Quote of the day #2: "Of course I have not won a stage but the main goal is to win the Tour." Alberto, where's the ruthlessness, the passion, the ambition?
Quote of the day #3: "I'm all for courtesy, but let's get SOME racing in or change it to a 23 day group ride waiting for everybody." Cervelo owner Gerard Vroomen's tweeted reaction to the opposition Carlos Sastre encountered after he broke clear following Samuel Sanchez's crash early on in the stage.
Quote of the day #4: "Great u showed everybody that u are a big champ." Frank Schleck sends a tweet to Contador. Did he intend to write champ or chump?
Word of the day: Schlose - n. Luxembourgeois term for a Pyrrhic victory. Eg. John Gadret may have finished 18th in Bagneres de Luchon but everyone knew they were witnessing a big schlose as he crossed the line.
Stage 18 prediction: After the excitement of the Pyrenees expect a quite staid affair on Friday as the remaining riders cross the flat, straight, long, forest-lined roads of Les Landes and head into Bore-deaux. On paper it's one for the sprinters but it wouldn't surprise Saddles if Sylvain Chavanel tries to pull off a triple.
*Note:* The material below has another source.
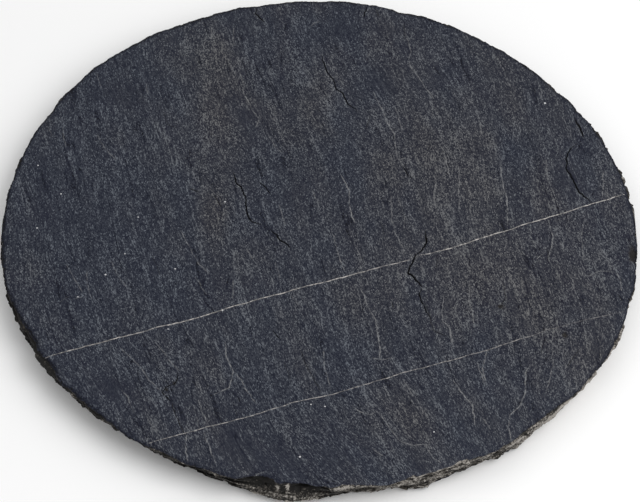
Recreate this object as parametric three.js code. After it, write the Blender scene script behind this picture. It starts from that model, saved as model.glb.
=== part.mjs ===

Plat du jour: BS is something of a specialist here. You see, he spent almost a year of his University life living, working, and most importantly eating and drinking, in Bordeaux. Tuck into a Salade Landaise for lunch, complete with duck gizzards and smoked magret.
For dinner, Saddles would suggest you book yourself in to La Tupina for some authentic cuisine Sud-Ouest - they spit roast meats on an open fire exceptionally well. Or try something more gastronomic at Le Vieux Bordeaux where the foie gras crème brûlée and pigeon breast is divine.
For post-prandial drinks, head down to La Comtesse bar near the stunning Place du Parliament for a cooling glass of Entre-Deux-Mers dry white wine. If you bump into the affable proprietor Georges, do send him BS's regards - after all, Saddles used to be one of the barmen.
Peloton prattle: Which rider is so chuffed at being named Nicolas Sarkozy's favourite man on two wheels that he now wears a small memento of the President's around his neck.
Uses for Team Sky #1: Erm... er... broadening the horizons of Sky Sports News presenters?